I appreciate the response. I will explain, and I hope I am wrong.

I find myself confused by language related to "multi-round hops". Any time cockroach could previously have performed the "interleaved join" it today can (and does) parallelize the scans to separate indexes (and these scans happen at a consistent snapshot).

Specifically, let's say you have a few tables. products, options, listings. This is an ecommerce example where products have lots of different parameters, and you sell them on multiple markets that have different properties. It is not a hypothetical example.

Let's say each of those tables is 1TB. For my purposes, this would be at least an order of magnitude larger. But let's start there. It would also be more than a dozen typed tables with joins, not just 3.
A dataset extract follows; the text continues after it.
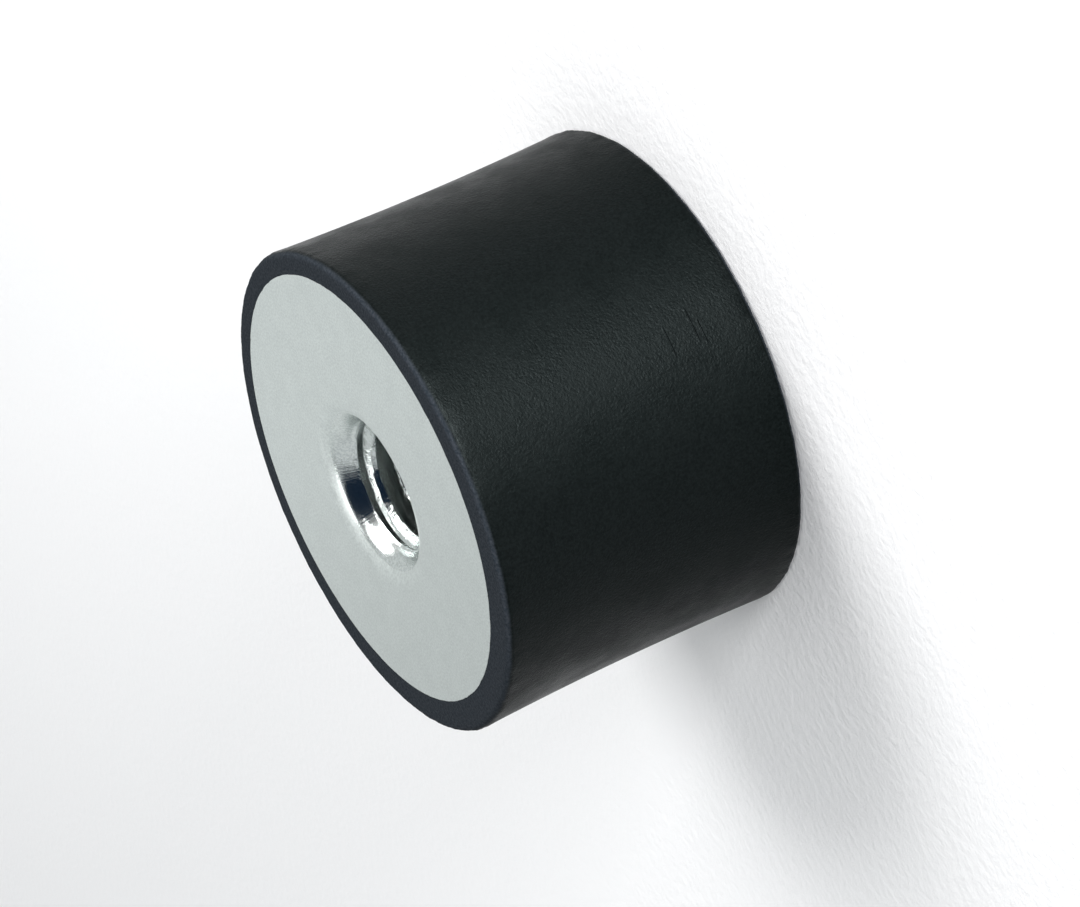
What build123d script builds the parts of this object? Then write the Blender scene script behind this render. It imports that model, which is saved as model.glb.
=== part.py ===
from build123d import *
from math import radians, tan
import os

# Bobbin vibration mount: a rubber cylinder moulded onto a threaded steel plate at each end.
# Millimetres. The origin is the centre of the lower end face, and +Z runs along the axis.

os.makedirs("parts", exist_ok=True)

# Rubber body
body_diameter = 30.0
body_height = 20.0
waist_depth = 0.2  # how far the side curves in at mid-height
body_edge_radius = 0.4
rubber_rim_width = 1.7  # ring of rubber round each plate, flush with its face
rubber_core_height = 6.0  # rubber left between the two hubs

# Steel end plates, each formed in one piece with its hub
plate_thickness = 2.0
plate_edge_radius = 0.3  # on the plate's inner edge, under the rubber
hub_wall = 2.6
hub_root_radius = 0.8
hub_end_chamfer = 0.4

# Hole for an M8 screw, at the size that the tapping drill leaves
thread_diameter = 8.0
thread_pitch = 1.25
lead_in_angle = 60.0  # full angle of the cone that leads the screw into the thread
lead_in_depth = 2.54  # from the end face to where the cone has narrowed to the thread
mouth_bend_radius = 2.0  # where the flat turns down into the cone

body_radius = body_diameter / 2
plate_radius = body_radius - rubber_rim_width
bore_radius = (thread_diameter - thread_pitch) / 2
lead_in_radius = bore_radius + lead_in_depth * tan(radians(lead_in_angle / 2))
hub_radius = bore_radius + hub_wall
hub_depth = (body_height - rubber_core_height) / 2  # from the end face to the hub's inner end
mid_plane = Plane.XY.offset(body_height / 2)
upper_face = Plane.XY.offset(body_height)

# Blank of the upper plate before it is bored: a disc with its hub pointing into the rubber.
# The rubber is moulded against this outside, so the blank also cuts the rubber's recesses.
with BuildPart() as plate_blank:
    with BuildSketch(upper_face):
        Circle(plate_radius)
    extrude(amount=-plate_thickness)
    disc_back = plate_blank.faces().sort_by(Axis.Z)[0]
    fillet(disc_back.edges(), radius=plate_edge_radius)
    with BuildSketch(upper_face.offset(-plate_thickness)):
        Circle(hub_radius)
    extrude(amount=plate_thickness - hub_depth)
    hub_end = plate_blank.faces().sort_by(Axis.Z)[0]
    chamfer(hub_end.edges(), length=hub_end_chamfer)
    disc_back_height = body_height - plate_thickness
    disc_back_edges = plate_blank.edges().filter_by_position(Axis.Z, disc_back_height, disc_back_height)
    hub_root = disc_back_edges.sort_by(SortBy.RADIUS)[0]
    fillet(hub_root, radius=hub_root_radius)

# Upper plate: the flat turns down through a wide bend into a lead-in cone, and the hole then
# runs right through the hub. The thread itself is left as its plain wall.
with BuildPart() as upper_end_plate:
    add(plate_blank.part)
    with Locations((0, 0, body_height)):
        CounterSinkHole(
            radius=bore_radius,
            counter_sink_radius=lead_in_radius,
            depth=hub_depth,
            counter_sink_angle=lead_in_angle,
        )
    mouth_edge = upper_end_plate.faces().sort_by(Axis.Z)[-1].inner_wires().edges()
    fillet(mouth_edge, radius=mouth_bend_radius)
upper_end_plate.part.label = "upper_end_plate"

# Lower plate: the same pressing, turned over and set in the other end.
with BuildPart() as lower_end_plate:
    mirror(upper_end_plate.part, about=mid_plane)
lower_end_plate.part.label = "lower_end_plate"

# Rubber body: one moulding, slightly waisted, that fills the space round and between the two
# plates and closes the inner end of each hole.
with BuildPart() as rubber_body:
    with BuildSketch(Plane.XZ) as half_section:
        with BuildLine():
            Polyline((body_radius, 0), (0, 0), (0, body_height), (body_radius, body_height))
            ThreePointArc(
                (body_radius, body_height),
                (body_radius - waist_depth, body_height / 2),
                (body_radius, 0),
            )
        make_face()
        outer_corners = half_section.vertices().group_by(Axis.X)[-1]
        fillet(outer_corners, radius=body_edge_radius)
    revolve(axis=Axis.Z)
    add(plate_blank.part, mode=Mode.SUBTRACT)
    mirror(plate_blank.part, about=mid_plane, mode=Mode.SUBTRACT)
rubber_body.part.label = "rubber_body"

for piece in (rubber_body, upper_end_plate, lower_end_plate):
    export_step(piece.part, f"parts/{piece.part.label}.step")
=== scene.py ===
from math import ceil, cos, degrees, pi, radians, sin, sqrt, tan

import bmesh
import bpy
from mathutils import Matrix, Vector, noise


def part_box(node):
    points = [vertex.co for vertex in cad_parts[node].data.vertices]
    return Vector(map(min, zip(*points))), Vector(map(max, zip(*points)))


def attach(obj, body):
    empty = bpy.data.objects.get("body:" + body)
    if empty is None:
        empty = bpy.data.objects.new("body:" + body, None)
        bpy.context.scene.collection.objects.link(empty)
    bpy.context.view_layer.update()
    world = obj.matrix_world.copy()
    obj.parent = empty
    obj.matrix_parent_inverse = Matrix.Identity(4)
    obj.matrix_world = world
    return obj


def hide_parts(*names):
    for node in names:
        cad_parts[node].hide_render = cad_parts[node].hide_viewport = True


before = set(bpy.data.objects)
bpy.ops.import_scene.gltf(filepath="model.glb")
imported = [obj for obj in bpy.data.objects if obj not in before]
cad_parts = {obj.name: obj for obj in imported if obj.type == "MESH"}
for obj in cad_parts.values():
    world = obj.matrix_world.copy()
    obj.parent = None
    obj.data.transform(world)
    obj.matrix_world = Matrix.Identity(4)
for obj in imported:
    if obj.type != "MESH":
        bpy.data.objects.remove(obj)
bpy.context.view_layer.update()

# ---------------------------------------------------------------------------------------------
# End plates. Each is one steel pressing: a flat disc whose middle is drawn inwards into a hub
# and tapped M8. It is zinc plated, satin on the flat and bright where the punch has drawn the
# metal round into the mouth of the hole.
# ---------------------------------------------------------------------------------------------
around = 384  # steps round the axis, for every turned surface

plate_low, plate_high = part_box("upper_end_plate")
plate_radius = (plate_high.x - plate_low.x) / 2
hub_depth = plate_high.z - plate_low.z
disc_thickness = 0.0020
disc_back_edge = 0.0003
plate_shift = (0.000319, 0.000056)  # how far the disc sits off the rubber's axis, as bonded
shifted_from = 0.010  # only what lies further out than this is shifted, so the hole stays true
hub_radius = 0.005975
hub_root = 0.0008
hub_end_chamfer = 0.0004

mouth_bend = 0.0020  # radius of the bend where the flat turns down into the mouth
lead_in_depth = 0.00254  # where the cone below the bend has narrowed to the drilled hole
lead_in_half_angle = radians(30)
drill_radius = 0.003375
pitch = 0.00125
thread_root_radius = 0.00405
root_flat = 0.0004  # width of the flat at the bottom of the thread's groove
thread_angle = radians(60)
thread_start = 0.97  # turns
steps_per_pitch = 32
bend_steps = 24
disc_edge_steps = 4
hub_root_steps = 6
crease_angle = radians(24)  # corners sharper than this are left unsmoothed


def arc_points(centre_r, centre_depth, radius, start, end, steps):
    """Points (radius from the axis, depth) along an arc, with angles in degrees."""
    points = []
    for i in range(steps + 1):
        angle = radians(start + (end - start) * i / steps)
        points.append((centre_r + radius * cos(angle), centre_depth + radius * sin(angle)))
    return points


def turned_surface(mesh, profile, shift_from=1.0, shift=(0, 0)):
    """Adds the surface that a profile of (radius, depth) points sweeps round the axis.

    Points further out than shift_from are moved sideways by shift.
    """
    rings = []
    for radius, depth in profile:
        off_x, off_y = shift if radius > shift_from else (0, 0)
        if radius == 0:
            rings.append([mesh.verts.new((0, 0, depth))] * around)
            continue
        ring = []
        for i in range(around):
            angle = 2 * pi * i / around
            x = radius * cos(angle) + off_x
            y = radius * sin(angle) + off_y
            ring.append(mesh.verts.new((x, y, depth)))
        rings.append(ring)
    for inner, outer in zip(rings, rings[1:]):
        for i in range(around):
            j = (i + 1) % around
            corners = list(dict.fromkeys([inner[i], inner[j], outer[j], outer[i]]))
            mesh.faces.new(corners)


def link(tree, value, socket):
    """Feeds a socket with a number, a tuple or another node's output."""
    if isinstance(value, (int, float, tuple)):
        socket.default_value = value
    else:
        tree.links.new(value, socket)


def calc(tree, operation, *values):
    """One Math node, fed with numbers or outputs."""
    node = tree.nodes.new("ShaderNodeMath")
    node.operation = operation
    for socket, value in zip(node.inputs, values):
        link(tree, value, socket)
    return node.outputs[0]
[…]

From my understanding, if I want to have FK joins on those 3 tables, it has to do a lock, go fetch results from 3 different ranges, and then combine them. Notably, these 3 different 256mb ranges (or index ranges) do not need to be on the same server. With interleaving, they clearly are (absent the exception the interleaved rows exist over a range boundary). With the proposed changes, if I have 12 joins, I have 12 hops. With interleaving, at least as how I understand it, if I wanted to hydrate all data over the "ancestor" PK the foreign keys are all joined on, which is product in this example, it's just a seq-scan on disk on one server. This is the Dynamo model where I deliberately am willing to give up performance on filtering over many indexes; instead I'd like scans or bulk writes under a PK to be optimized.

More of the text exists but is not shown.